Recently I've heard a number of people complaining that it's difficult to find neutral in order to get their bikes started. In fact, our motorcycles should be able to start in gear as long as the clutch is pulled in, but a surprising number of people don't realize this. There are two or three important safety switches on our BMWs which should be working properly, and they are all part of the safety interlock system that protects you and the bike while starting.

The starting interlocks vary by bike model, but typically you only need to be in neutral or have the clutch lever pulled in to start the bike. Some older bikes require that the sidestand is up as well, but newer bikes can start on the sidestand in neutral. If you can only start in neutral, or you have to have the clutch lever pulled in even if you are in neutral, you almost certainly have a bad switch somewhere.

Sidestand switches are a different story because in addition to disabling the starter, they can stop the motor. Depending on the model of bike, this switch either kills power to the control unit (disabling the starter and the ignition) or disables the ignition alone, usually only if the bike is in gear. You might have noticed that if you deploy your sidestand while the bike is running in gear, it kills the engine.  The same thing can happen if the switch starts to make poor contact while riding, making it more problematic than the other two switches mentioned.

It's really important that you know how your bike is designed and then make sure that it works as intended. Stalling your bike in traffic is a minor annoyance if you can pull the clutch in and restart, but potentially lethal if you first have to find neutral with traffic bearing down on you.

Also, you should know how to deal with this on the road if one of the switches fails or becomes unreliable. First, if your bike won't start you should get into the most foolproof condition - neutral, clutch in, and sidestand up - to see if that fixes the problem.  If so, one of those switches is bad.

On early Oilheads the sidestand switch alone will keep the bike from running; follow the wires from the sidestand to the connector under the left side of the seat. If you can bridge those two wires, either in the connector or by cutting and joining the wires between the connector and the switch, you will fool the bike into thinking the sidestand is always up.  With the clutch switch, doing the same thing will make the bike think the clutch lever is always pulled in. The neutral switch works the same way also, but take note that most Oilheads have a gear position switch in addition to the neutral switch, so you need to know which one to mess with, and K-bikes don't have a separate neutral switch at all.

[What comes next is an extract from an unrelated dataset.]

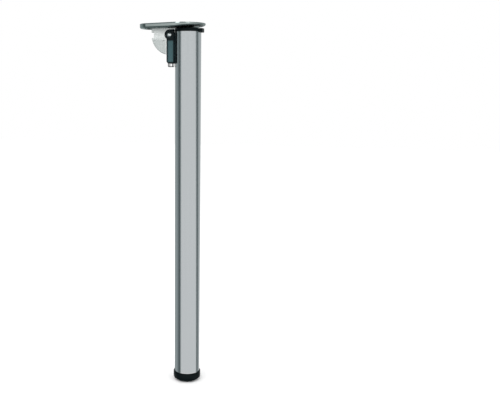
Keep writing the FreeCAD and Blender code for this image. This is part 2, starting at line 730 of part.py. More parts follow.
def foot_insert():
    """The moulded plug in the tube's foot: wall, floor, hub and ribs."""
    bottom = TUBE_BOTTOM
    top = bottom + INSERT_HEIGHT
    outer = TUBE_INNER - PLUG_GAP
    plug = post(outer, bottom, top)
    plug = plug.cut(post(outer - INSERT_WALL, bottom + INSERT_FLOOR, top + PAST))
    plug = plug.fuse(post(INSERT_HUB_RADIUS, bottom, top))
    ribs = []
    for step in range(INSERT_RIBS):
        rib = box(
            INSERT_HUB_RADIUS - PAST, outer - INSERT_WALL / 2,
            -INSERT_RIB / 2, INSERT_RIB / 2,
            bottom + INSERT_FLOOR / 2, top - INSERT_WALL,
        )
        rib.rotate(Vector(0, 0, 0), Z_AXIS, 360.0 * step / INSERT_RIBS)
        ribs.append(rib)
    plug = plug.fuse(ribs)
    bore = post(STUD_RADIUS + STUD_CLEARANCE, bottom - PAST, top + PAST)
    pocket = hexagon(HEX_ACROSS_FLATS + 2 * HEX_PLAY, top - NUT_HEIGHT, top + PAST)
    return single(plug.cut([bore, pocket]))


def insert_nut():
    """The hexagon nut in the top of the insert's hub."""
    top = TUBE_BOTTOM + INSERT_HEIGHT
    nut = hexagon(HEX_ACROSS_FLATS, top - NUT_HEIGHT, top)
    return nut.cut(post(STUD_RADIUS + STUD_CLEARANCE, -FAR, FAR))


def foot_stud():
    """The levelling screw, its head sunk in the glide; it fills the nut at full travel."""
    head = hexagon(HEX_ACROSS_FLATS, STUD_BOTTOM, STUD_BOTTOM + STUD_HEAD_HEIGHT)
    return single(head.fuse(post(STUD_RADIUS, STUD_BOTTOM, STUD_TOP)))


def foot_glide():
    """The round plastic foot, cored from below and bevelled to a smaller sole."""
    low = -LEG_HEIGHT
    top = low + GLIDE_HEIGHT
    glide = revolve([
        (0, STUD_BOTTOM),
        (GLIDE_CORE_INNER, STUD_BOTTOM),
        (GLIDE_CORE_INNER, low + GLIDE_CORE_DEPTH),
        (GLIDE_CORE_OUTER, low + GLIDE_CORE_DEPTH),
        (GLIDE_CORE_OUTER, low),
        (GLIDE_SOLE_RADIUS, low),
        (GLIDE_RADIUS, low + GLIDE_CHAMFER),
        (GLIDE_RADIUS, top),
        (0, top),
    ])
    head = hexagon(HEX_ACROSS_FLATS, STUD_BOTTOM - PAST, STUD_BOTTOM + STUD_HEAD_HEIGHT)
    return single(glide.cut([head, post(STUD_RADIUS, STUD_BOTTOM - PAST, top + PAST)]))


def main():
    """Builds every piece and writes one STEP file for each."""
    os.makedirs("parts", exist_ok=True)
    pieces = {
        "mounting_plate": mounting_plate(),
        "pivot_bush": pivot_bush(),
        "pivot_pin": pivot_pin(),
        "pin_washer": pin_washer(),
        "friction_washer_front": friction_washer(-1),
        "friction_washer_back": friction_washer(1),
        "hinge_bracket": hinge_bracket(),
        "bracket_screws": bracket_screws(),
        "backing_strip_front": backing_strip(1),
        "backing_strip_back": backing_strip(-1),
        "leg_tube": leg_tube(),
        "top_cap": top_cap(),
        "lock_bolt": lock_bolt(),
        "bolt_pin": bolt_pin(),
        "pull_ring": pull_ring(),
        "spring_seat": spring_seat(),
        "lock_spring": lock_spring(),
        "foot_insert": foot_insert(),
        "insert_nut": insert_nut(),
        "foot_stud": foot_stud(),
        "foot_glide": foot_glide(),
    }
    for name, shape in pieces.items():
        shape.exportStep(f"parts/{name}.step")
        size = shape.BoundBox
        print(f"{name}: {len(shape.Solids)} solid, {shape.Volume:.0f} mm3, valid {shape.isValid()}, "
              f"x {size.XMin:.1f} {size.XMax:.1f} y {size.YMin:.1f} {size.YMax:.1f} "
              f"z {size.ZMin:.1f} {size.ZMax:.1f}")


main()
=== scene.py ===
# %% [markdown]
# # A folding table leg
# The leg is a round satin tube that hangs from a die-cast plate on one rivet.
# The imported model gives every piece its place, so the first step loads it and
# keeps its box: the dressed model must not grow past it.

import json
import math

import bmesh
import bpy
from mathutils import Matrix, Vector

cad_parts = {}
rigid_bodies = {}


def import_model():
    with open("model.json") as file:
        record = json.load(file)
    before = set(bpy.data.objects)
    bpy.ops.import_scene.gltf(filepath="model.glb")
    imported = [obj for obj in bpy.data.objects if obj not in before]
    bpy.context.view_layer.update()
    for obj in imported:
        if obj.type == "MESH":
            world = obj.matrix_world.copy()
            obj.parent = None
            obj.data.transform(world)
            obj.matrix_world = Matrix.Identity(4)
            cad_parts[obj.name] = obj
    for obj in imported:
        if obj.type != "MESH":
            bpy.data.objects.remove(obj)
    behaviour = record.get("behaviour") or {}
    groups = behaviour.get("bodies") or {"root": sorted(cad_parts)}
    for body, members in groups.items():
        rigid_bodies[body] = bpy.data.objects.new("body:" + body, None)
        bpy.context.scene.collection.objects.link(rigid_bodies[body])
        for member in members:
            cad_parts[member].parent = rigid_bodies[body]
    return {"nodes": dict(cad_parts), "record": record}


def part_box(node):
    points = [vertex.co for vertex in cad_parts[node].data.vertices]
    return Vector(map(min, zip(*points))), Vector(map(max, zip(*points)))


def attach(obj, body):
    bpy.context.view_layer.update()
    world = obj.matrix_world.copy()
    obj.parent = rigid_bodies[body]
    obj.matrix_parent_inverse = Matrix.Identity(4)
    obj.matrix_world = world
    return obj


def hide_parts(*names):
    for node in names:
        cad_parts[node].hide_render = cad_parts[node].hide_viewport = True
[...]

If you have to short out a switch to get your bike working, keep in mind that your bike isn't really working, it's starting and running but lacking an important and you really need to get the switch replaced and restore the proper function of the bike. Even experienced riders who think they don't need these interlocks make mistakes once the interlocks are disabled. It's in our nature to start to rely on systems that always work for us. Likewise, if you are simply working around a bad clutch switch or neutral switch by relying on the other, you should deal with that also lest a second failure leave you stranded on the road somewhere.